L is for Layton #AtoZChallenge
The A to Z Challenge asks bloggers to post 26 posts, one for each letter of the English alphabet, in April. Most of us choose to make these posts on a particular theme. My theme for 2022 is Codebreaking in World War II, which fits with the topic of the novel that I’m writing. Visit every day (except Sunday) in April for a new post on my topic.
L is for Edwin Layton
Edwin Layton was one of many US Navy codebreakers trained by Agnes Driscoll. I quoted him in the D is for Driscoll post,
She not only trained most of the leading naval cryptanalysts of World War II, but they were all agreed that none exceed her gifted accomplishments. (p. 78, Code Girls by Liza Mundy)
Layton was involved in one of the most famous successes of codebreaking in World War II, the Battle of Midway in early June 1942.
One reason that this incident is famous is that it’s relatively easy to understand without a deep knowledge of how codebreaking works. The other reason, of course, is because the Battle of Midway was such a decisive and damaging defeat to the Japanese Navy, six months after the devastating attack on Pearl Harbor.
Layton, an intelligence officer, served as a liaison between Admiral Nimitz and the naval cryptography unit in Hawaii. That unit had partially broken the Japanese Navy’s code that the US labeled as JN-25b code. In the spring of 1942, they knew that the Japanese were planning an attack on a target labeled “AF.”
The problem was that the cryptanalysts in Hawaii were convinced that AF was Midway, while the naval experts in Washington DC and other officers on Nimitz’s staff were convinced that the next attack would happen elsewhere. Layton argued strongly enough that he was ordered by Nimitz to tell the cryptographic unit that “positive identification of AF should receive the highest priority” (The Other Ultra by Ronald Lewin, p. 108)

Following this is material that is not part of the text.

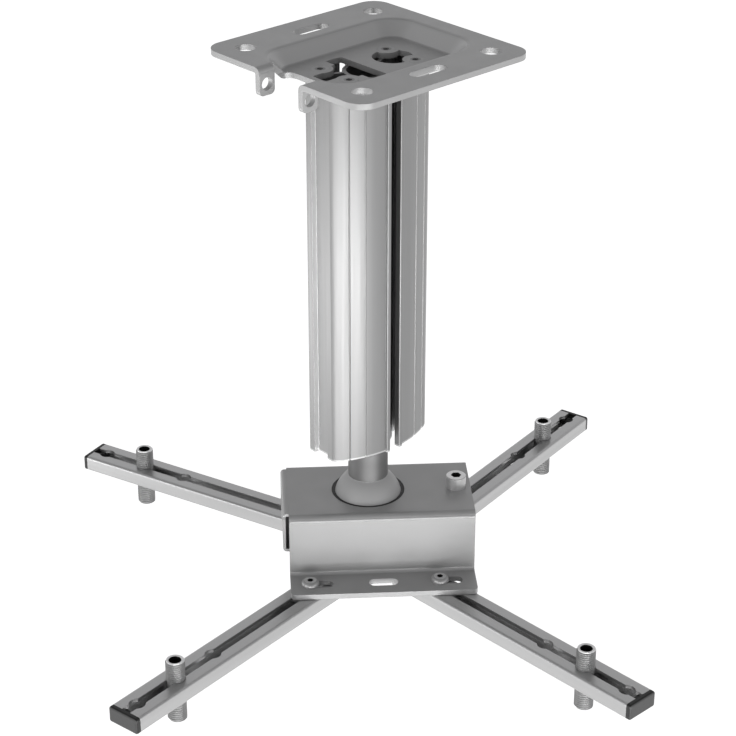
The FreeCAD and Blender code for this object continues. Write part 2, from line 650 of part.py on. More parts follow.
def clamp_plate():
    """Upper lip against the end of the head's top sheet, upright at the left and leg under the ball."""
    inside = CLAMP_LEFT + CLAMP_SHEET
    bend_out = CLAMP_BEND_R + CLAMP_SHEET
    lip_under = HEAD_TOP - CLAMP_SHEET
    section = [(HEAD_LEFT, HEAD_TOP, 0), (CLAMP_LEFT, HEAD_TOP, bend_out),
               (CLAMP_LEFT, CLAMP_LEG_UNDER, bend_out), (CLAMP_RIGHT, CLAMP_LEG_UNDER, 0),
               (CLAMP_RIGHT, CLAMP_LEG_TOP, 0), (inside, CLAMP_LEG_TOP, CLAMP_BEND_R),
               (inside, lip_under, CLAMP_BEND_R), (HEAD_LEFT, lip_under, 0)]
    plate = prism(outline(section, front(-CLAMP_HALF_WIDTH)), vec(0, 2 * CLAMP_HALF_WIDTH, 0))
    cuts = [rod(CLAMP_HOLE_R, CLAMP_LEG_UNDER - OVERCUT, CLAMP_LEG_TOP + OVERCUT)]
    for x in (CLAMP_STUD_X, CLAMP_SCREW_X):
        cuts.append(rod(M6_HOLE_R, CLAMP_LEG_UNDER - OVERCUT, CLAMP_LEG_TOP + OVERCUT, x, 0))
    return in_head(one(plate.cut(cuts)))


def clamp_screw():
    """Socket cap screw through the head's top sheet, the clamp plate and its nut."""
    end = CLAMP_LEG_UNDER - M6_NUT_HEIGHT - CLAMP_SCREW_PAST_NUT
    top = HEAD_TOP + CAP_HEAD_HEIGHT
    shank = rod(M6_SHANK_R, end, HEAD_TOP, CLAMP_SCREW_X, 0)
    head = turned([(0, HEAD_TOP, 0), (CAP_HEAD_R, HEAD_TOP, 0), (CAP_HEAD_R, top - CAP_HEAD_CHAMFER, 0),
                   (CAP_HEAD_R - CAP_HEAD_CHAMFER, top, 0), (0, top, 0)])
    head.translate(vec(CLAMP_SCREW_X, 0, 0))
    socket = hexagon(CAP_HEX_AF, top - CAP_HEX_DEPTH, top + OVERCUT, CLAMP_SCREW_X, 0)
    return in_head(one(shank.fuse(head).cut(socket)))


def clamp_stud():
    """Threaded stud welded under the head's top sheet, through the clamp plate's left end."""
    end = CLAMP_LEG_UNDER - M6_NUT_HEIGHT - CLAMP_SCREW_PAST_NUT
    return in_head(rod(M6_SHANK_R, end, HEAD_UNDER, CLAMP_STUD_X, 0))


def clamp_nut(x):
    under = CLAMP_LEG_UNDER - M6_NUT_HEIGHT
    nut = hexagon(M6_NUT_AF, under, CLAMP_LEG_UNDER, x, 0)
    bore = rod(M6_SHANK_R + THREAD_GAP, under - OVERCUT, CLAMP_LEG_UNDER + OVERCUT, x, 0)
    return in_head(one(nut.cut(bore)))


# Arms and what they carry

def pivot_place(arm):
    """Centre of an arm's pivot screw in the head's axes."""
    name, slot, sy, end, angle, reach = arm
    travel = (FLANGE_SLOT_LENGTH - FLANGE_SLOT_WIDTH) / 2
    return (HEAD_MIDDLE_X + slot * FLANGE_SLOT_PITCH + end * travel, sy * FLANGE_SLOT_Y)


def at_arm(shape, arm):
    """Moves a shape drawn along +X from the pivot to an arm's own place."""
    x, y = pivot_place(arm)
    moved = shape.copy()
    moved.rotate(vec(0, 0, 0), vec(0, 0, 1), arm[4])
    moved.translate(vec(x, y, 0))
    return in_head(moved)


def pivot_screws():
    """Four button-head screws, heads on the flanges, ends inside the arms."""
    top = FLANGE_TOP + PIVOT_HEAD_HEIGHT
    head = turned([(0, FLANGE_TOP, 0), (PIVOT_HEAD_R, FLANGE_TOP, 0),
                   (PIVOT_HEAD_R, top, PIVOT_HEAD_EDGE_R), (0, top, 0)])
    socket = hexagon(PIVOT_HEAD_HEX_AF, top - PIVOT_HEAD_HEX_DEPTH, top + OVERCUT)
    screw = one(head.fuse(rod(PIVOT_SHANK_R, FLANGE_TOP - PIVOT_LENGTH, FLANGE_TOP)).cut(socket))
    return Part.makeCompound([at_arm(screw, arm) for arm in ARMS])


def pivot_nut(arm):
    """Long nut under the arm's top wall, held by its screw and guiding the arm."""
    half_length = PIVOT_NUT_LENGTH / 2
    half_width = ARM_WIDTH / 2 - ARM_WALL - PIVOT_NUT_GAP
    top = ARM_INSIDE_TOP - PIVOT_NUT_GAP
    bottom = top - PIVOT_NUT_HEIGHT
    nut = box(-half_length, half_length, -half_width, half_width, bottom, top)
    bore = rod(PIVOT_SHANK_R + PIVOT_NUT_BORE_GAP, bottom - OVERCUT, top + OVERCUT)
    return at_arm(nut.cut(bore), arm)


def stud_place(arm):
    """Distance from the pivot to the stud's hole, the middle one of three."""
    return arm[5] - ARM_HOLE_FROM_END - ARM_HOLE_PITCH


def arm_rail(arm):
    """Rail of box section with a slot along its top and three stud holes through it."""
    rail_end = arm[5] - CAP_THICKNESS
    half_height = ARM_HEIGHT / 2
    half_width = ARM_WIDTH / 2
    middle_z = ARM_TOP - half_height
    rail_start = arm[5] - ARM_LENGTH
    length = rail_end - rail_start
    outer = prism(outline(rectangle(half_width, half_height, ARM_EDGE_R), side(0)), vec(length, 0, 0))
    inner = box(-OVERCUT, length + OVERCUT, ARM_WALL - half_width, half_width - ARM_WALL,
                ARM_WALL - half_height, half_height - ARM_WALL)
    rail = outer.cut(inner)
    rail.translate(vec(rail_start, 0, middle_z))
    cuts = [box(rail_start - OVERCUT, rail_end + OVERCUT, -ARM_SLOT_WIDTH / 2, ARM_SLOT_WIDTH / 2,
                middle_z, ARM_TOP + OVERCUT)]
    middle = stud_place(arm)
    for step, radius in ((-1, ARM_HOLE_R), (0, STUD_HOLE_R), (1, ARM_HOLE_R)):
        cuts.append(rod(radius, ARM_UNDER - OVERCUT, ARM_TOP + OVERCUT, middle + step * ARM_HOLE_PITCH, 0))
    return at_arm(one(rail.cut(cuts)), arm)


def arm_cap(arm):
    """Plastic end cap, its outer face rounded all round, with a plug inside the rail."""
    half_height = ARM_HEIGHT / 2
    section = outline(rectangle(ARM_WIDTH / 2, half_height, ARM_EDGE_R), side(0))
    cover = prism(section, vec(CAP_THICKNESS, 0, 0))
    rim = [edge for edge in cover.Edges if edge.BoundBox.XMin > CAP_THICKNESS / 2]
    cover = cover.makeFillet(CAP_FACE_R, rim)
    plug_half_y = ARM_WIDTH / 2 - ARM_WALL - CAP_PLUG_GAP
    plug_half_z = half_height - ARM_WALL - CAP_PLUG_GAP
    plug = box(-CAP_PLUG_LENGTH, OVERCUT, -plug_half_y, plug_half_y, -plug_half_z, plug_half_z)
    cap = cover.fuse(plug)
    cap.translate(vec(arm[5] - CAP_THICKNESS, 0, ARM_TOP - half_height))
    return at_arm(one(cap), arm)


def stud(arm):
    """Hollow threaded stand-off, plain here at its thread's outer diameter."""
    top = ARM_TOP + STUD_ABOVE_ARM
    bottom = top - STUD_LENGTH
    rim = STUD_R - STUD_CHAMFER
    body = turned([(STUD_BORE_R, bottom, 0), (rim, bottom, 0), (STUD_R, bottom + STUD_CHAMFER, 0),
                   (STUD_R, top - STUD_CHAMFER, 0), (rim, top, 0), (STUD_BORE_R, top, 0)])
    body.translate(vec(stud_place(arm), 0, 0))
    return at_arm(body, arm)


def build():
    nodes = {
        "ceiling_plate": ceiling_plate(),
        "column_screws": column_screws(),
        "column_profile": column_profile(),
        "stem_set_screws": stem_set_screws(),
        "ball_stem": ball_stem(),
        "upper_ball_liner": upper_ball_liner(),
        "lower_ball_liner": lower_ball_liner(),
        "head_bracket": head_bracket(),
        "clamp_plate": clamp_plate(),
        "clamp_screw": clamp_screw(),
        "clamp_screw_nut": clamp_nut(CLAMP_SCREW_X),
        "clamp_stud": clamp_stud(),
        "clamp_stud_nut": clamp_nut(CLAMP_STUD_X),
        "pivot_screws": pivot_screws(),
    }
    for arm in ARMS:
        nodes["pivot_nut_" + arm[0]] = pivot_nut(arm)
        nodes["arm_" + arm[0]] = arm_rail(arm)
        nodes["arm_cap_" + arm[0]] = arm_cap(arm)
        nodes["stud_" + arm[0]] = stud(arm)
    return nodes


os.makedirs("parts", exist_ok=True)
for name, shape in build().items():
    shape.exportStep("parts/" + name + ".step")
    extent = shape.BoundBox
    size = [round(value, 2) for value in (extent.XLength, extent.YLength, extent.ZLength)]
    print(name, len(shape.Solids), shape.isValid(), round(shape.Volume), size)
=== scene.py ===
import math
import bmesh
import bpy
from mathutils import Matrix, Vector


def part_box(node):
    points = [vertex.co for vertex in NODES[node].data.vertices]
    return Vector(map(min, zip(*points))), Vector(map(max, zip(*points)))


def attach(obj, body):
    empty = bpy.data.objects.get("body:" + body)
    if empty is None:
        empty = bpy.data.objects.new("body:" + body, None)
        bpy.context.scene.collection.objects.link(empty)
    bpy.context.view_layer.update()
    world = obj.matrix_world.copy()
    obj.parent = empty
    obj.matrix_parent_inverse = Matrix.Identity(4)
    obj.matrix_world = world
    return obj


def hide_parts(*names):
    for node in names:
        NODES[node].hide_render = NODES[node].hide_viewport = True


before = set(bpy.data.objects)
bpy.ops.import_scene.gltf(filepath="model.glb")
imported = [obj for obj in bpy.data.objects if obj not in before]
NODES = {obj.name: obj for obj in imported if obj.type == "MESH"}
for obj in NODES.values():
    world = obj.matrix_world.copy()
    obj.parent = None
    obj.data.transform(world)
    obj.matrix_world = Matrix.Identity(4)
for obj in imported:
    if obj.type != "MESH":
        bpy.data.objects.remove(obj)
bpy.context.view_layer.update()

MM = 0.001
ALONG_X = (1, 0, 0)
ALONG_Y = (0, 1, 0)
UP = (0, 0, 1)
NOISE_LOW = 0.3
NOISE_HIGH = 0.7

# Camera, solved from the photograph. Its half width and focal length are in the photograph's pixels.
CAMERA_PLACE = (-0.6984, -0.7631, 0.3529)
CAMERA_TARGET = (0.0, 0.0, -0.175)
CAMERA_CLIP_END = 50.0
PICTURE_HALF_WIDTH = 368.0
FOCAL_LENGTH = 2212.4

# Studio floor
FLOOR_Z = -0.56
FLOOR_HALF = 9.0
FLOOR_GLOW = 0.70

# Two large softboxes at the sides of the camera
SOFTBOX_TARGET = (0.0, 0.0, -0.15)
SOFTBOX_ELEVATION = 10.0
SOFTBOX_DISTANCE = 2.4
SOFTBOX_WIDTH = 1.4
SOFTBOX_HEIGHT = 1.0

# Low strips that only reflections show. They start above what the head's front reflects.
STRIP_DISTANCE = 0.60
STRIP_TOP = -0.29
STRIP_FOOT = -0.475

# Room light, and the heights of a unit direction between which it fades
SKY_COLOUR = (1.0, 1.0, 1.01, 1)
HORIZON_LIGHT = 0.64
CEILING_LIGHT = 0.28
FADE_START = 0.35
FADE_END = 0.9

# Where painted highlight and painted shade go on the coat of the ceiling plate and the head
DISH_HALF_X = 47.0 * MM
DISH_HALF_Y = 33.0 * MM
DISH_DEPTH = 7.5 * MM
DISH_WALL_REACH = 3.2 * MM
DISH_FLOOR_REACH = 0.3 * MM
HEAD_SKIN = 3.6 * MM
HEAD_BEND_DROP = 2.75 * MM
HEAD_BEND_REACH = 0.85 * MM

# Painted highlight along the column's lower edge, and on the walls of its side grooves
EDGE_HIGHLIGHT_HEIGHT = 0.9 * MM
GROOVE_WALL_Y = 5.0 * MM
GROOVE_WALL_SKIN = 0.1 * MM
GROOVE_MIDDLE_X = 31.7 * MM
GROOVE_HALF_DEPTH = 1.45 * MM

# Ball at the foot of the stem
BALL_HEIGHT = 32.5 * MM
STEM_METALLIC = 0.6
BALL_METALLIC = 0.1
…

Sources disagree on who had the initial idea, but here’s what was done: Midway was ordered to send out an uncoded radio signal claiming that their water purification plant had broken down. Less than 24 hours later, the Japanese sent the notice that “AF was short on water.” That confirmed that Midway was the target and meant that Nimitz could position aircraft carriers in the perfect spot for a counterattack.